### What is expected
Please quote exactly the opening lines of the data, from the first line to the one where "drawer_out = 145.0" appears.

### Given data
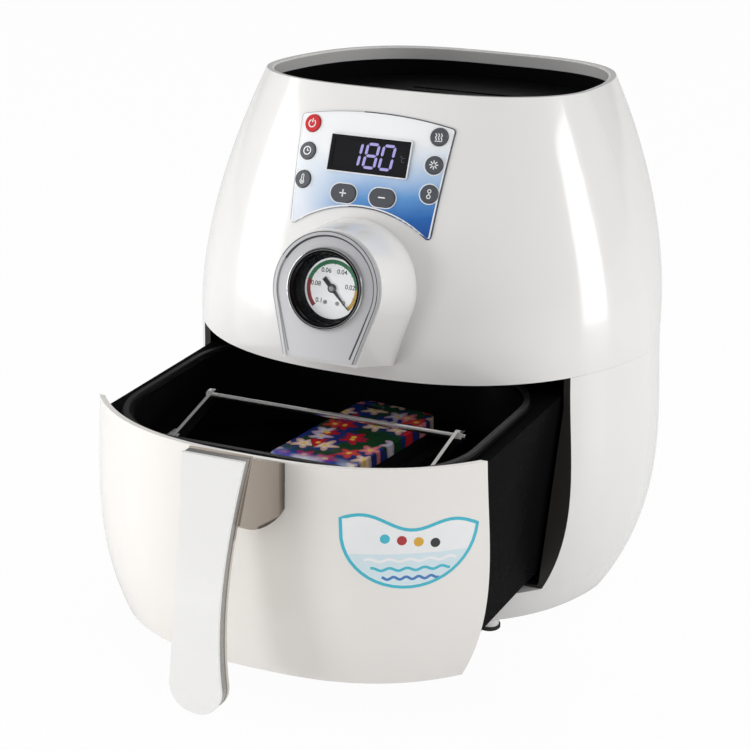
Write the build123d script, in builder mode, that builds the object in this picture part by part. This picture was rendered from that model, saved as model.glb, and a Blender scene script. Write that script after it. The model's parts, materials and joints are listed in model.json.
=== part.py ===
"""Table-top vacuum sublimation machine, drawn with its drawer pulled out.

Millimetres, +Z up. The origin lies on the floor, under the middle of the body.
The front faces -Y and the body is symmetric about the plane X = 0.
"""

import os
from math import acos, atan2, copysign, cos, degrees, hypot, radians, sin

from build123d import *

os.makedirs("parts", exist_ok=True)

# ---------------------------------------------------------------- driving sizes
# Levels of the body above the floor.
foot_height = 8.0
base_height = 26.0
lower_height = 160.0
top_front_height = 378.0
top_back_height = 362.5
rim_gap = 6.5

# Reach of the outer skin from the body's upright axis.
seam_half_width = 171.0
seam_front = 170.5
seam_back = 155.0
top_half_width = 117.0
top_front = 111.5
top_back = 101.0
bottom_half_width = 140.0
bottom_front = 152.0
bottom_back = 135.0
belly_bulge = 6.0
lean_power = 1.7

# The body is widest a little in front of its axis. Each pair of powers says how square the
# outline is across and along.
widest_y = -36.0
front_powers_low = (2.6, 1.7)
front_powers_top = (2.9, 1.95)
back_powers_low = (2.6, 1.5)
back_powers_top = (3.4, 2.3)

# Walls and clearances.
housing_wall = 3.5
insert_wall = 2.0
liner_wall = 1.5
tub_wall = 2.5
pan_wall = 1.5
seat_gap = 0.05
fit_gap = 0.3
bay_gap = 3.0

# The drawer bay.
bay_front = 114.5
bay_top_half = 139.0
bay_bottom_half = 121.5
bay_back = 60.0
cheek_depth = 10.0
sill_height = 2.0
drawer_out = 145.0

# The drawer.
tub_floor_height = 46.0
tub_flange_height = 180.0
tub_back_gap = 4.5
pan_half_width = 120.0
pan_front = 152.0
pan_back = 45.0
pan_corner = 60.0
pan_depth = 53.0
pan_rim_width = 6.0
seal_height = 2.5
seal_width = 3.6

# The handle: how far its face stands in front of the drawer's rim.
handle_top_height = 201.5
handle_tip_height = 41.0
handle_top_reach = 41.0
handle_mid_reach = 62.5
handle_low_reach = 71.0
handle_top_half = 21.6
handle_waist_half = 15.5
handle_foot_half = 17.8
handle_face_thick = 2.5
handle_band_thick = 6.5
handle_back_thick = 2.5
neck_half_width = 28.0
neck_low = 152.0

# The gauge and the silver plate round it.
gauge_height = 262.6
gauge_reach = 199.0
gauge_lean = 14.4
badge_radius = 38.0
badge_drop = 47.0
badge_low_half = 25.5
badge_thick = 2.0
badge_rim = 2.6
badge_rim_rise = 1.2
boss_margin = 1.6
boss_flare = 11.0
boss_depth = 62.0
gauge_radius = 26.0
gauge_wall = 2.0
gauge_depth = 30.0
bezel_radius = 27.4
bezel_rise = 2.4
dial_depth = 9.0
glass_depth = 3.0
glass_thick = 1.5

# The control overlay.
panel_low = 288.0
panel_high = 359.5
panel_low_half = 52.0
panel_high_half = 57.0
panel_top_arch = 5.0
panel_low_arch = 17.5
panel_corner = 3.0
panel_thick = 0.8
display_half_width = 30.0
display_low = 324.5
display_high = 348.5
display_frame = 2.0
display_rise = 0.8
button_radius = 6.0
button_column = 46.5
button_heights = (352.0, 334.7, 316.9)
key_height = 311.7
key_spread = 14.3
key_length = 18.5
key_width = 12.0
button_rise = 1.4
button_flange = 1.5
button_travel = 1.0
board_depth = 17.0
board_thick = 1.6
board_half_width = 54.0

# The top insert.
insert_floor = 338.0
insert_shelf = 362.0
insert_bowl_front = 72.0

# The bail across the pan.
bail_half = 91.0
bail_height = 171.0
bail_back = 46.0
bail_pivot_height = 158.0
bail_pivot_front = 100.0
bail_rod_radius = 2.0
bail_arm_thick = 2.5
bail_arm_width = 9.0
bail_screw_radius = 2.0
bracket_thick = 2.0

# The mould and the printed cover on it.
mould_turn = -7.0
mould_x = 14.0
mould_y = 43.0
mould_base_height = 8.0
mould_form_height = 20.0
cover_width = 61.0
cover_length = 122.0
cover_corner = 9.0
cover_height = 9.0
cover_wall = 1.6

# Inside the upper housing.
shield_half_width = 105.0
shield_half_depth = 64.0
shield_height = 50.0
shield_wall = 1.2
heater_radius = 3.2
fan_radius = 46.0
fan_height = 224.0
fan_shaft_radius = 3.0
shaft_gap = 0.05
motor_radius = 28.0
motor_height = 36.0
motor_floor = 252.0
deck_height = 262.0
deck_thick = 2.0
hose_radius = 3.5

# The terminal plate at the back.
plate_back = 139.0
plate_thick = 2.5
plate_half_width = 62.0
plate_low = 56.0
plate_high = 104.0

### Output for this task
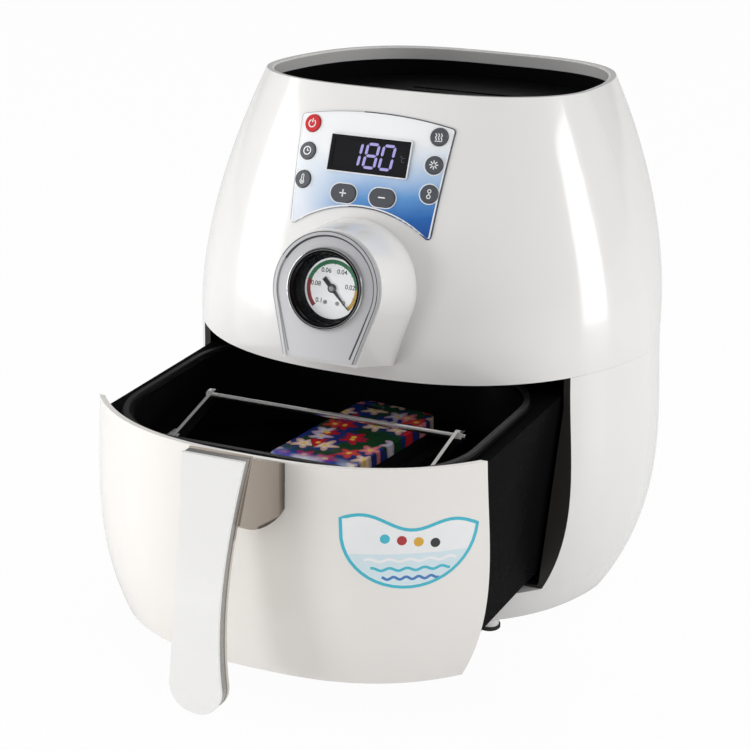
Write the build123d script, in builder mode, that builds the object in this picture part by part. This picture was rendered from that model, saved as model.glb, and a Blender scene script. Write that script after it. The model's parts, materials and joints are listed in model.json.
=== part.py ===
"""Table-top vacuum sublimation machine, drawn with its drawer pulled out.

Millimetres, +Z up. The origin lies on the floor, under the middle of the body.
The front faces -Y and the body is symmetric about the plane X = 0.
"""

import os
from math import acos, atan2, copysign, cos, degrees, hypot, radians, sin

from build123d import *

os.makedirs("parts", exist_ok=True)

# ---------------------------------------------------------------- driving sizes
# Levels of the body above the floor.
foot_height = 8.0
base_height = 26.0
lower_height = 160.0
top_front_height = 378.0
top_back_height = 362.5
rim_gap = 6.5

# Reach of the outer skin from the body's upright axis.
seam_half_width = 171.0
seam_front = 170.5
seam_back = 155.0
top_half_width = 117.0
top_front = 111.5
top_back = 101.0
bottom_half_width = 140.0
bottom_front = 152.0
bottom_back = 135.0
belly_bulge = 6.0
lean_power = 1.7

# The body is widest a little in front of its axis. Each pair of powers says how square the
# outline is across and along.
widest_y = -36.0
front_powers_low = (2.6, 1.7)
front_powers_top = (2.9, 1.95)
back_powers_low = (2.6, 1.5)
back_powers_top = (3.4, 2.3)

# Walls and clearances.
housing_wall = 3.5
insert_wall = 2.0
liner_wall = 1.5
tub_wall = 2.5
pan_wall = 1.5
seat_gap = 0.05
fit_gap = 0.3
bay_gap = 3.0

# The drawer bay.
bay_front = 114.5
bay_top_half = 139.0
bay_bottom_half = 121.5
bay_back = 60.0
cheek_depth = 10.0
sill_height = 2.0
drawer_out = 145.0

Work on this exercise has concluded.